We emerged from the jungle roughly four hours from the time
we set off, stangely revitalized despite weakened knees. It was another 20
minutes’ trek on a dirt track till we
reached the main road, where we left Francis, promising to return soon
for another hike. We walked back to our hotel nearby, the Cameron Highlands
Resort, and sunk into one of its deep, plush sofas. Then did the best we could
in such circumstances-we had a cup of tea. The best of the highlands Cameronian
blend.
The few steps that took us from afternoon tea in the
plantation to the jungle trails lying just beyond, and back again, were where
we glimpsed the true nature of Cameron Highlands.
A Disappearing Act
Jim Thompson, better known as the king of Thai silk, was
holidaying in the Cameron Highlands when he disappeared on Easter Sunday in
1967. After church, he left Moonlight bungalow, where he was staying with
friends, to take a walk. He never returned. A massive search and rescue operation
took place but his body was never found. Speculations were rife – some said
Thompson, a former intelligence agent, staged his disappearance; others claimed
he was captured by enemies. Then there were those who believed he was killed by
tigers that roamed the forests freely in those days. Till this day, the case
remains unsolved.
While other Malaysian states experience year round tropical
humidity, Cameron Highlands’ temperature rarely drops below 10*C or rise above
21*C. Other than trekking, tea tasting and
visiting local agro-tourism sites, here are other worthy activities to try out.
Getting There
Tour buses up to Cameron Highlands are available from
Singapore through travel agencies (Five Stars Tours; fivestarsonline.com).

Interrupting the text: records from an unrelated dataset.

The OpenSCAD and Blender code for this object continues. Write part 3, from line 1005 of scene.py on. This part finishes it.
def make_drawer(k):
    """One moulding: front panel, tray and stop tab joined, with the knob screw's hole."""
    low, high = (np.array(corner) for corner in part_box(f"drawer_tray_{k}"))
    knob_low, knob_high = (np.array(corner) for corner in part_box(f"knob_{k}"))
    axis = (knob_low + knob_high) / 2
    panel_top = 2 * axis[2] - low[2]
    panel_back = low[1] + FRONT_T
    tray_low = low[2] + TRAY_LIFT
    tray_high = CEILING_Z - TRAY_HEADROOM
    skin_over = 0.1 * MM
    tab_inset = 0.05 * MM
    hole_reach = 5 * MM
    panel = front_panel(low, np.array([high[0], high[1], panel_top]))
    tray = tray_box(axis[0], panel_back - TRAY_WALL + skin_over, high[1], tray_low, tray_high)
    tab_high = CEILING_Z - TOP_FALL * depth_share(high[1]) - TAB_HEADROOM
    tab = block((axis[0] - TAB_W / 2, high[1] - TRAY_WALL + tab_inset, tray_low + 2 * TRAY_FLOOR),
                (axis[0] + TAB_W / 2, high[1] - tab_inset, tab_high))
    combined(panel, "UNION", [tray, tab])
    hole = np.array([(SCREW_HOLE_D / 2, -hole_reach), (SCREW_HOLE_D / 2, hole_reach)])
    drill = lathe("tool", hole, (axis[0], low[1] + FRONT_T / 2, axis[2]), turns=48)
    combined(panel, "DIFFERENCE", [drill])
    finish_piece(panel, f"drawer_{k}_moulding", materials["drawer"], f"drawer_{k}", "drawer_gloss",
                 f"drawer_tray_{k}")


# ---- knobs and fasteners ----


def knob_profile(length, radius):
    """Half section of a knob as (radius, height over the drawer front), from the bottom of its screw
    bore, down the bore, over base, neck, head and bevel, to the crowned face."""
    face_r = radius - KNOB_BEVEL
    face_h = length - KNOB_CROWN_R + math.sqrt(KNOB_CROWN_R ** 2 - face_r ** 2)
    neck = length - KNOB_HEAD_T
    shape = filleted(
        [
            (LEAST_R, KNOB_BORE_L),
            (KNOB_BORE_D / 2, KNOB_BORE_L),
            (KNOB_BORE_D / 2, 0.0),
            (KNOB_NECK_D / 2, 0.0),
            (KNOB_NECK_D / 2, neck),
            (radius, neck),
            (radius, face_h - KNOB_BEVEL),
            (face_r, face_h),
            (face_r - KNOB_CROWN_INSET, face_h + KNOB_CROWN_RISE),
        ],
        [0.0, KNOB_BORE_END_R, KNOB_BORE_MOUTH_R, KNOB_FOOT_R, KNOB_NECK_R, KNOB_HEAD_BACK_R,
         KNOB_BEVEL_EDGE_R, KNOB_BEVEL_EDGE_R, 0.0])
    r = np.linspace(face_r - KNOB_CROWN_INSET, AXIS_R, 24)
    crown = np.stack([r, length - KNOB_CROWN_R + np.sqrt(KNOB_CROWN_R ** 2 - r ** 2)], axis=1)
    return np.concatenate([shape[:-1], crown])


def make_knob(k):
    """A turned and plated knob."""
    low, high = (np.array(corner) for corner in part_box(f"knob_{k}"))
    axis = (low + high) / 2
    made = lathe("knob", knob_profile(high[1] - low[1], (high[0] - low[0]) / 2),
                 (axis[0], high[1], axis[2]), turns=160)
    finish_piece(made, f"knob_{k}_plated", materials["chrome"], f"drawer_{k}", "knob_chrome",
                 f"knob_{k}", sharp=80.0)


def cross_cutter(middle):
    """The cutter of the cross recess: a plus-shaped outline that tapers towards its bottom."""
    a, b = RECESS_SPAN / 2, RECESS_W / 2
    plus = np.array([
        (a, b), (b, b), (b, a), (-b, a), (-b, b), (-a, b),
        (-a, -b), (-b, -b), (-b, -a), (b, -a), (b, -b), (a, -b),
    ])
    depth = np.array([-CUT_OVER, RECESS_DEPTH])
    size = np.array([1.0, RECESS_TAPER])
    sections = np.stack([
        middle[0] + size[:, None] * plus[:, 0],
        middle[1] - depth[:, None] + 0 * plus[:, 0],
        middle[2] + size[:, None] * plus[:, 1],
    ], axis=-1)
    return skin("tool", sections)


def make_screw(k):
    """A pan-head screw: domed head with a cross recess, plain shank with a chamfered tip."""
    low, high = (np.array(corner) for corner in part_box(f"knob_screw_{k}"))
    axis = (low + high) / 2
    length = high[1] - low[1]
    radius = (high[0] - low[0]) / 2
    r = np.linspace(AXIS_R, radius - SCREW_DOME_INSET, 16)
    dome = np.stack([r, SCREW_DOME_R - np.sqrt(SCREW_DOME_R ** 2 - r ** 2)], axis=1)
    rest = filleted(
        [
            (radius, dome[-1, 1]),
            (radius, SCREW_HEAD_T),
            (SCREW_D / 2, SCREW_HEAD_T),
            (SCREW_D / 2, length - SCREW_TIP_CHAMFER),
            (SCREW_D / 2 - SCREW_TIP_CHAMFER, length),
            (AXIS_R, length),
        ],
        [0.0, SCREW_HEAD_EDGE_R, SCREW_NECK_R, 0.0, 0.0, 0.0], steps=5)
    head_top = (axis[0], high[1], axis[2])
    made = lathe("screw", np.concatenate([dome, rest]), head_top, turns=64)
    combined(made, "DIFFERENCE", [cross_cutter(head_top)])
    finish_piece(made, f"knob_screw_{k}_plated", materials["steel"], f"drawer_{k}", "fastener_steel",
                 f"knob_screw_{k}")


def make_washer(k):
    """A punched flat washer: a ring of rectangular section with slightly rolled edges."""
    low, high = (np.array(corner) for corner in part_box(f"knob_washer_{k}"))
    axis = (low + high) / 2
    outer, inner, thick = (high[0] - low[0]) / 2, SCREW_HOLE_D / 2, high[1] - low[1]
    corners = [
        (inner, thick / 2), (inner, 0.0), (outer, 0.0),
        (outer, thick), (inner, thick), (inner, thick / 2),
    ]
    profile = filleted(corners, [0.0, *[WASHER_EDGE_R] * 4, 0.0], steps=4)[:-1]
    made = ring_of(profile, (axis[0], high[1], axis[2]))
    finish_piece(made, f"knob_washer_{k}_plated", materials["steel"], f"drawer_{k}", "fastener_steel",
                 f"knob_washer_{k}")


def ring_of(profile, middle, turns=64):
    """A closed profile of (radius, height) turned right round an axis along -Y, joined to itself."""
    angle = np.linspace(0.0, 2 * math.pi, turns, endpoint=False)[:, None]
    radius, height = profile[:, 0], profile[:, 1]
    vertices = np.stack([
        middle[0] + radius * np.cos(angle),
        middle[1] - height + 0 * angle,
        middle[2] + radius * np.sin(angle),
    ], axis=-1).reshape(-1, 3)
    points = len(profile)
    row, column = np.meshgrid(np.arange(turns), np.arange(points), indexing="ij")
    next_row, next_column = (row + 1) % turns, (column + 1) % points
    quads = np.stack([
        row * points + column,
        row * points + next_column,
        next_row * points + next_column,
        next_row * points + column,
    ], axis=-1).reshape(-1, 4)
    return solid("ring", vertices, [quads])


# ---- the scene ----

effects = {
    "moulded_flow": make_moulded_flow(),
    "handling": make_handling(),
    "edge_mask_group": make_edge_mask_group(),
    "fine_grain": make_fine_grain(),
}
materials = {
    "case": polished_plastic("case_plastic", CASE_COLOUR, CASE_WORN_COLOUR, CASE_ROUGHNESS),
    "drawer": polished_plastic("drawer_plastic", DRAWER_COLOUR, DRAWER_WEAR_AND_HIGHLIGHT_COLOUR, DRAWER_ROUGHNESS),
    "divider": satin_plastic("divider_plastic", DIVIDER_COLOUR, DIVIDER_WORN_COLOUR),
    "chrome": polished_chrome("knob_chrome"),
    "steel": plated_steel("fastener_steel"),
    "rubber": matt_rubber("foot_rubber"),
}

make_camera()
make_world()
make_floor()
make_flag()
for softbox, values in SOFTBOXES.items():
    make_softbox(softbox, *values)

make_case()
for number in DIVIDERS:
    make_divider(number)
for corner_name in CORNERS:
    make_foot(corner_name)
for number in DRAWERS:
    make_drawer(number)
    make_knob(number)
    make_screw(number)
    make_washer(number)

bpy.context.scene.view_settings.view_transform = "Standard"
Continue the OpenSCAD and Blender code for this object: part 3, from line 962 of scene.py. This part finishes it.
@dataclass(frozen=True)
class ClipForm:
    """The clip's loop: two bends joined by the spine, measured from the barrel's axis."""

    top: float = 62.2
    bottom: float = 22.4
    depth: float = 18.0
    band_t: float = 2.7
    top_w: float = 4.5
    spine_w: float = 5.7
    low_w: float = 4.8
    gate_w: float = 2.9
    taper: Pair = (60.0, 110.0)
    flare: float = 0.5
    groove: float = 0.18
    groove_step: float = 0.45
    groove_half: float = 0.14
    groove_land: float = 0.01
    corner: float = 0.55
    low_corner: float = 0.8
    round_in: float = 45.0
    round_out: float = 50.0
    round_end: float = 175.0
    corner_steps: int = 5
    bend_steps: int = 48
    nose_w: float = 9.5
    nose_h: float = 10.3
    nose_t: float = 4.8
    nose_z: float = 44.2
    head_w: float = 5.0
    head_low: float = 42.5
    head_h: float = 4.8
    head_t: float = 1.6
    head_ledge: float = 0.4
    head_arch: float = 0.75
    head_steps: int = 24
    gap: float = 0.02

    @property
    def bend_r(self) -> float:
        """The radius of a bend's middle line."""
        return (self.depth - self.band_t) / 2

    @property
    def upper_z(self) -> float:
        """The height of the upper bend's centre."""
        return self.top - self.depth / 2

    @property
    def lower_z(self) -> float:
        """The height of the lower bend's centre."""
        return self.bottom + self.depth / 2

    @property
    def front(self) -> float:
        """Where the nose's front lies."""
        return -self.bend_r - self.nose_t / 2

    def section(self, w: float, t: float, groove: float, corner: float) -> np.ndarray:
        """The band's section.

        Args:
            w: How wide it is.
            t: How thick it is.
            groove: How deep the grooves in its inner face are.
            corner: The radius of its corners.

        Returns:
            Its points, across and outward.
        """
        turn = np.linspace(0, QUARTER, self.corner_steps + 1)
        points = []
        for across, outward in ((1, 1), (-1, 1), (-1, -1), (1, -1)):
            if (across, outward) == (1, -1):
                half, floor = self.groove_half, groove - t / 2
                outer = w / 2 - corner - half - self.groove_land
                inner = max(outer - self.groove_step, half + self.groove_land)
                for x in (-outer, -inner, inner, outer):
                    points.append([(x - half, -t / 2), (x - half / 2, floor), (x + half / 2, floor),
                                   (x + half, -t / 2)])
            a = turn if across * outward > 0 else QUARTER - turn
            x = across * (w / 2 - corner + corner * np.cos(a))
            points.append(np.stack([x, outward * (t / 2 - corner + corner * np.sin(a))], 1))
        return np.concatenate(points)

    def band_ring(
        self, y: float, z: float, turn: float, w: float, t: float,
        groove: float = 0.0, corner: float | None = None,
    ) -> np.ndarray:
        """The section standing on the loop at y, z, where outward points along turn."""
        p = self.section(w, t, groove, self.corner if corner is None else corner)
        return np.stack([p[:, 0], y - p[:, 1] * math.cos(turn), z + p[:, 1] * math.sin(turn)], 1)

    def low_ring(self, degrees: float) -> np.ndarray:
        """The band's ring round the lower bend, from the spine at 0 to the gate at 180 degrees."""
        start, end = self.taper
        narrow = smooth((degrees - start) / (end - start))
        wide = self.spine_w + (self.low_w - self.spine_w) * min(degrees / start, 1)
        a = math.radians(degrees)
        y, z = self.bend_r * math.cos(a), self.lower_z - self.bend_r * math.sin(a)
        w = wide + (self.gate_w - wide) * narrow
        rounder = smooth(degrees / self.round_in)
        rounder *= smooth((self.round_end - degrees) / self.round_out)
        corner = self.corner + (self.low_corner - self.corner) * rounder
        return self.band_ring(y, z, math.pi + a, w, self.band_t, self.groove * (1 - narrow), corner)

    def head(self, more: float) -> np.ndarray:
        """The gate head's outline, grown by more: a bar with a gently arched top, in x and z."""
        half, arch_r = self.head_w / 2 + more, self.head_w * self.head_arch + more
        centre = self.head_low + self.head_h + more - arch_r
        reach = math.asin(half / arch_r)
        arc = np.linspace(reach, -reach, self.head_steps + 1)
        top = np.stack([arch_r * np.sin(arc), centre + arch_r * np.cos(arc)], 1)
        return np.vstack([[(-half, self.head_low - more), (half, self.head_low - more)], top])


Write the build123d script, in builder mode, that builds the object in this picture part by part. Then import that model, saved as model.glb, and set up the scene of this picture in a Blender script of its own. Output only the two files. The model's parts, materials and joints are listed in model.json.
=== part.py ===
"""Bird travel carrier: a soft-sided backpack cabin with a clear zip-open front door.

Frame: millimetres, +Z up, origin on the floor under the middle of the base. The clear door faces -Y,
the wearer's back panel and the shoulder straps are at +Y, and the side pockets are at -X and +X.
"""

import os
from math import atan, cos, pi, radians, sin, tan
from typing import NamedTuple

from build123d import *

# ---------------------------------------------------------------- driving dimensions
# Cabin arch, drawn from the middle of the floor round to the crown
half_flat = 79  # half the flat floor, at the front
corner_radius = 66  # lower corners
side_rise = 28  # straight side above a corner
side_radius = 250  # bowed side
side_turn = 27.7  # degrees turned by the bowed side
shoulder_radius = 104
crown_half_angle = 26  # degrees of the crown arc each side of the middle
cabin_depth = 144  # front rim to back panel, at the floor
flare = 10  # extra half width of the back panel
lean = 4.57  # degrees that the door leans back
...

Otherwise, fly Firefly (fireflyz.com.my) from Singapore Changi Airport to Ipoh
Airport, and then board a bus from the airport to Tanah Rata bus station.
Getting Around
Buses run daily between 6.30am and 6.30pm from Tanah Rata to
Brinchang and regular buses travel from Tanah Rata and Kampung Raja.
Singapore and Brunei Guide has a detailed section on Cameron
Highlands
Tea doe our fancy aid,
repress those vapours which the head invade, and keeps that palace of the soul
serene – Edmund Waller
Sleep – Budget
Overlooking Tanah Rata Town, the colonial-style Fathers Guest House is a decent hotel
with clean and affordable rooms. Spacious lounge and 24-hour free Wi-Fi service
are great for backpackers and budget travelers (from US$20;
fathers.cameronhighlands.com)
Sleep-Mid Range
Bala’s Holiday Chalet
is a charming mock-Tudor style guesthouse 1.5km out of Tanah Rata on the road
to Brinchang. Its quiet surrounding ensure a peaceful stay, and its services
include daily tours packages (from US$40; balaschalet.com).
Sleep-Luxury
One of most luxurious hotels in the region, Cameron Highlands Resort boasts a
beautiful setting with lush greenery, 56 beautifully furnished rooms and
suites, a 18-holes golf course, and a wellness centre (from US4185;
cameronhighlandsresort.com).
See
Budget-Boh Sungai Palas Tea Estate boasts a
stunning view of tea plantations, together with a gift shop selling every
version of Boh tea you can imagine. Free 15-minute tours are available during
opening hours (free; boh.com.my).
Mid-range – Cameron Highlands Butterfly Farm is
home to a fluttering collection of tropical butterflies, including the majestic
Raja Brooke. A good assortment of beetles, plants, flowers is also on display
(from US$2.50; 3 Miles, Kea Farm).
Luxury-If Cameron
Highlands Resort is you choice of stay, then try their Signature Picnic Experience. Stroll through lush tea bushes with a
tea speciality guide and get pampered with a picnic brunch served by a personal
butler.
Eat-Budget
Restaurant Bunga Suria offers mouthwatering Biryani set and
a variety of tantalizing dosa (from US$2; 66A persiaran Camellia3).
Eat-Mid Range
Rosedale Bistro
is popular among tourist and locals, with a menu that encompasses Chinese,
Malay, European and Indian cuisines. There is also good coffee and free WI-FI
(from US$6; 42-A Jln Besar).
Eat – Luxury
For those craving Swiss-German food, visit Schwarbing Haus. This restaurant has a
menu of bratwurst, schnitzel, pork knuckles and sauerkraut (fermented cabbage),
all imported directly from Europe (from US$9; 59B Persiaran Camellia 3).
Do
Budget-The cool weather makes hiking around Cameron Highlands highly pleasurable. Contact
experienced guide Francis at 6 016 5051 514
Mid-range – Multicrops
Central Market is one of the best places to pick up local produce ranging
from teas, fruits, strawberry jams, honey to potted plants and souvenirs (1
Arkid Peladang Sungai Burung, Brinchang; 60 05 491 5188).
Luxury – A fine selection of Orang Asli (aboriginal)
woodcarvings are available at Yung Seng
Souvenir Shop. Also find a collection of ceramic homeware and maps (60 05
491 2031; 29&30, Main Road, Tanah Rata).